[Start DATASET EXTRACT]

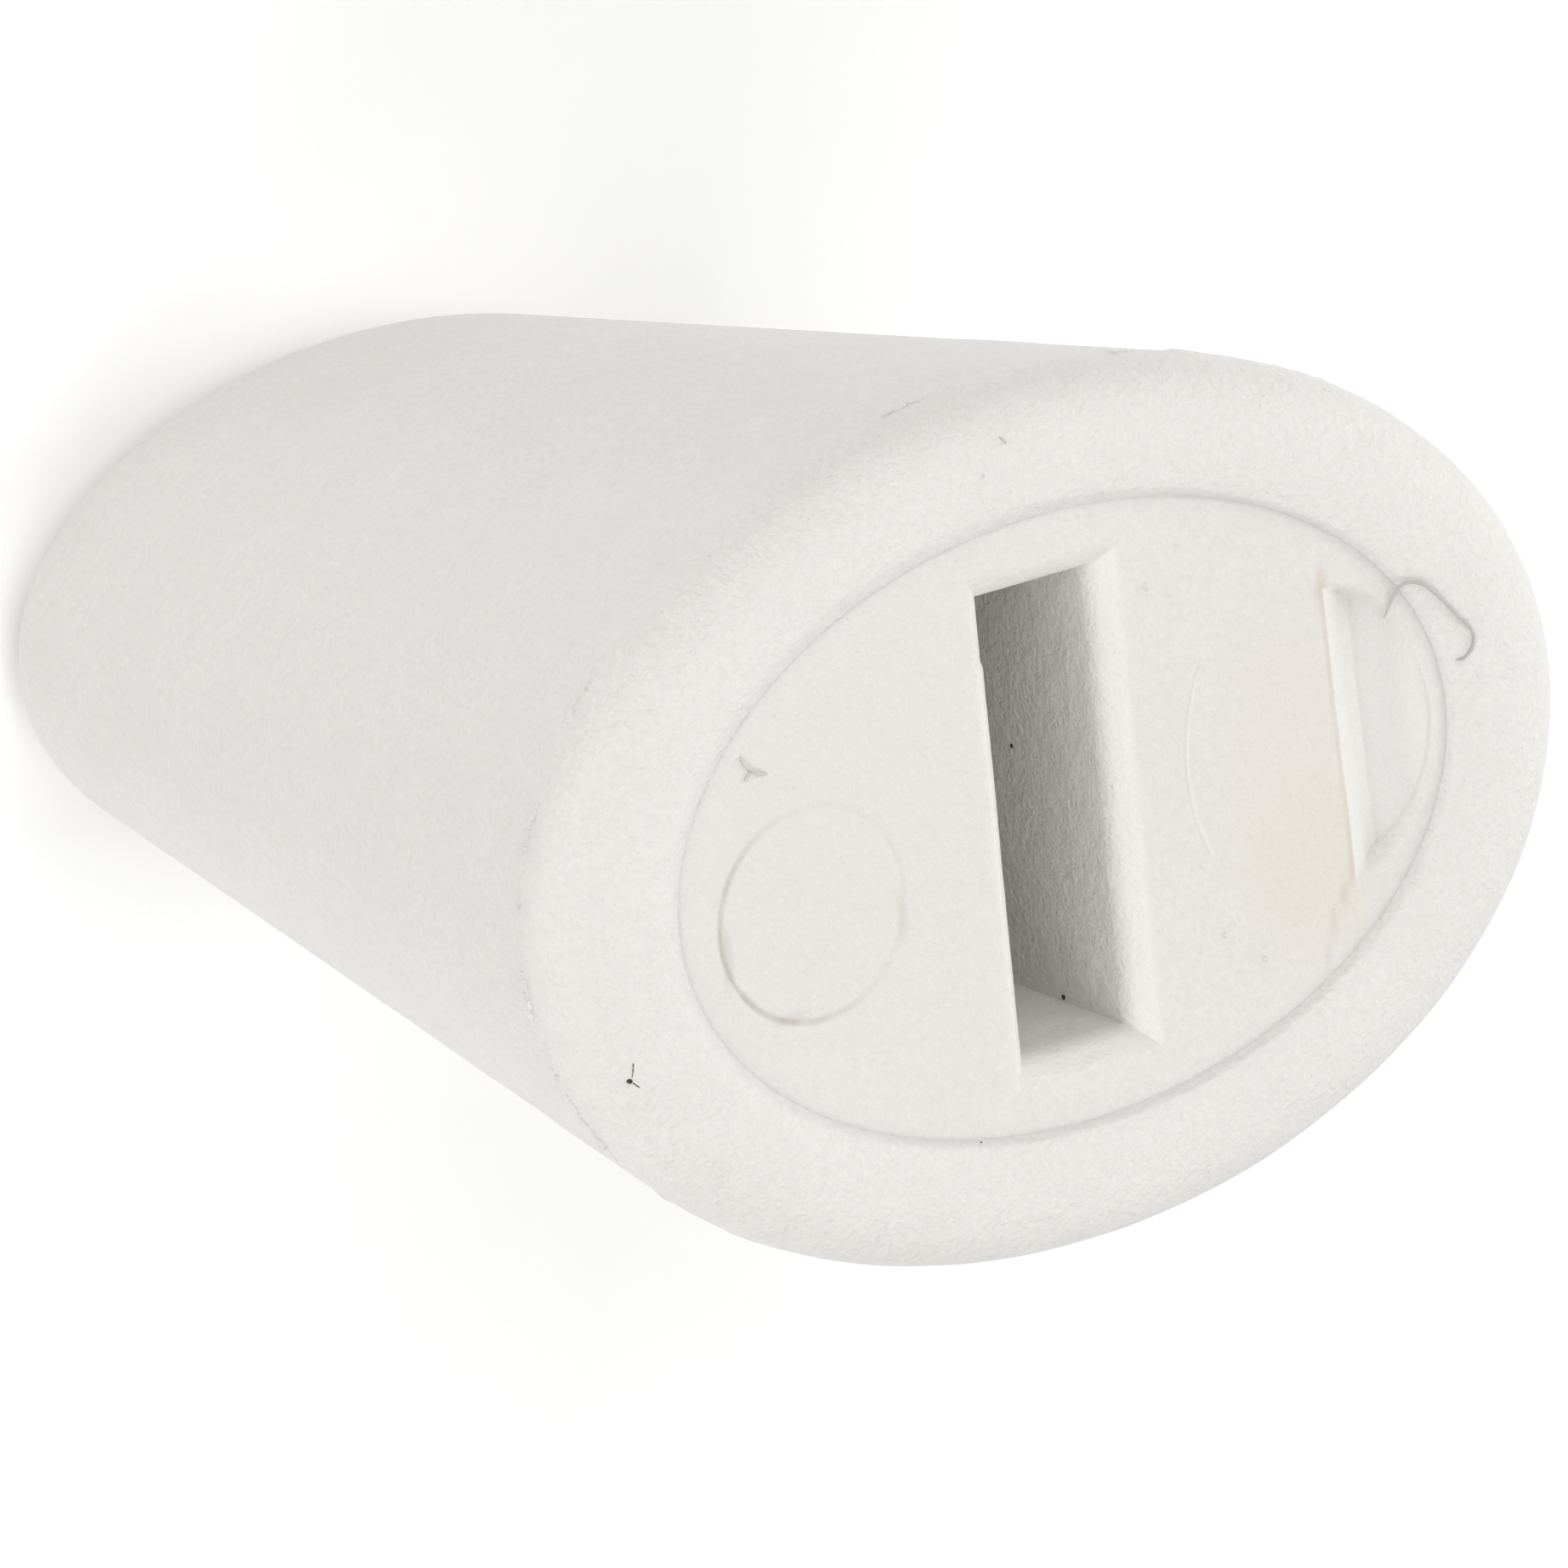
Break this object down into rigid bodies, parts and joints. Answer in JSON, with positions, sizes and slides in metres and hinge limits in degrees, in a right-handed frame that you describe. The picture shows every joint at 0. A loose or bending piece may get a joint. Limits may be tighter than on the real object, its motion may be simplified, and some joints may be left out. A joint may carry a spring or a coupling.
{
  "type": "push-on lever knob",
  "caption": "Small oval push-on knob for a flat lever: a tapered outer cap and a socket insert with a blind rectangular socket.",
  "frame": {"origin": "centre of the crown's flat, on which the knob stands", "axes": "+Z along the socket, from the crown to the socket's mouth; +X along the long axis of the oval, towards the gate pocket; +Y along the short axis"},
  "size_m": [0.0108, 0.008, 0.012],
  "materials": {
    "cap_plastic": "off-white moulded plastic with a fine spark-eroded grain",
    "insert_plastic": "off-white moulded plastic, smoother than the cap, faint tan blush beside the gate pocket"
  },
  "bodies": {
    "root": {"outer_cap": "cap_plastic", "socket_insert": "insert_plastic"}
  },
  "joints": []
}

[End DATASET EXTRACT]

§ GIVEN TASK
Please repeat the listing exactly, with nothing left out.

§ TASK OUTPUT
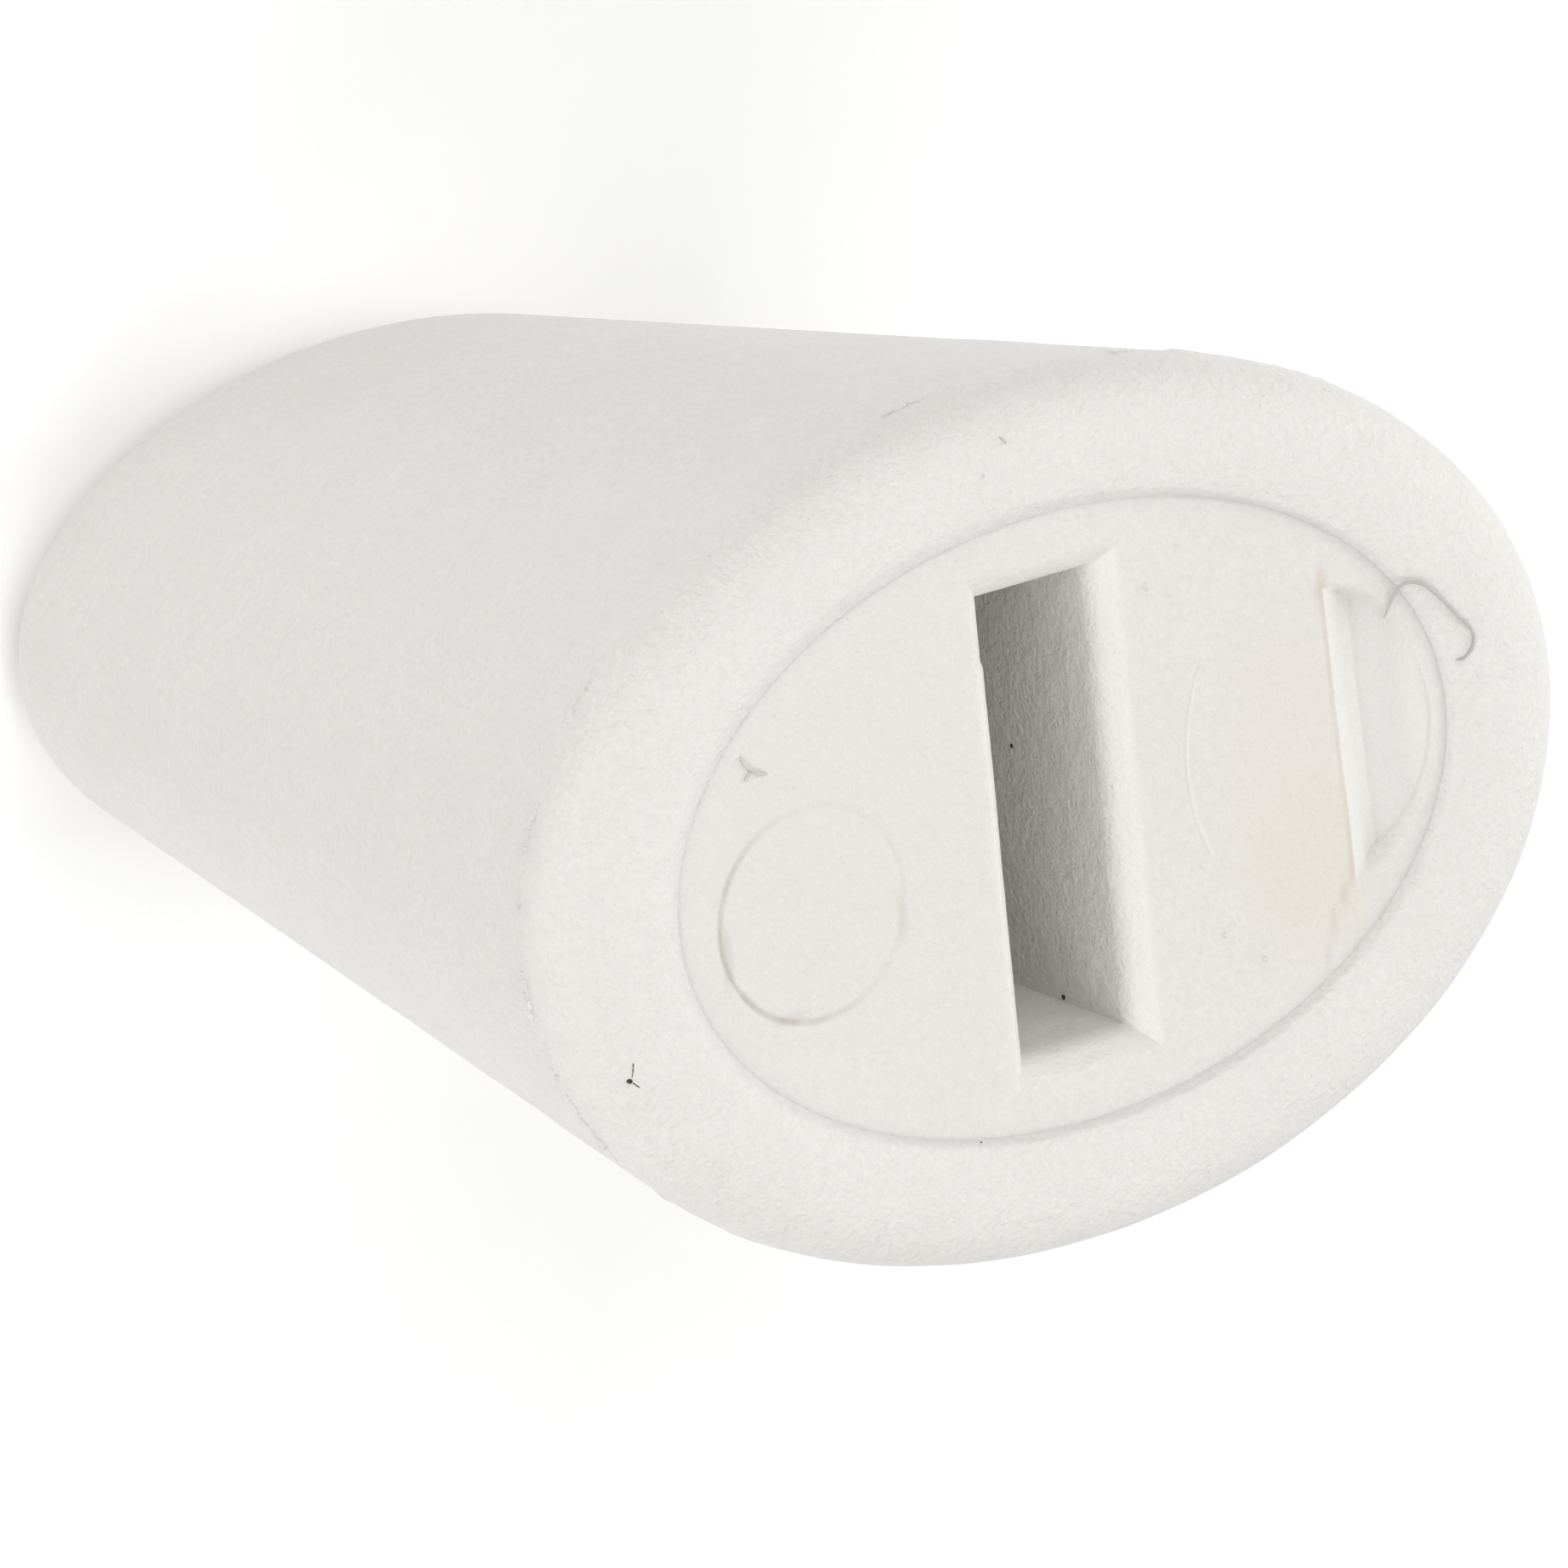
Break this object down into rigid bodies, parts and joints. Answer in JSON, with positions, sizes and slides in metres and hinge limits in degrees, in a right-handed frame that you describe. The picture shows every joint at 0. A loose or bending piece may get a joint. Limits may be tighter than on the real object, its motion may be simplified, and some joints may be left out. A joint may carry a spring or a coupling.
{
  "type": "push-on lever knob",
  "caption": "Small oval push-on knob for a flat lever: a tapered outer cap and a socket insert with a blind rectangular socket.",
  "frame": {"origin": "centre of the crown's flat, on which the knob stands", "axes": "+Z along the socket, from the crown to the socket's mouth; +X along the long axis of the oval, towards the gate pocket; +Y along the short axis"},
  "size_m": [0.0108, 0.008, 0.012],
  "materials": {
    "cap_plastic": "off-white moulded plastic with a fine spark-eroded grain",
    "insert_plastic": "off-white moulded plastic, smoother than the cap, faint tan blush beside the gate pocket"
  },
  "bodies": {
    "root": {"outer_cap": "cap_plastic", "socket_insert": "insert_plastic"}
  },
  "joints": []
}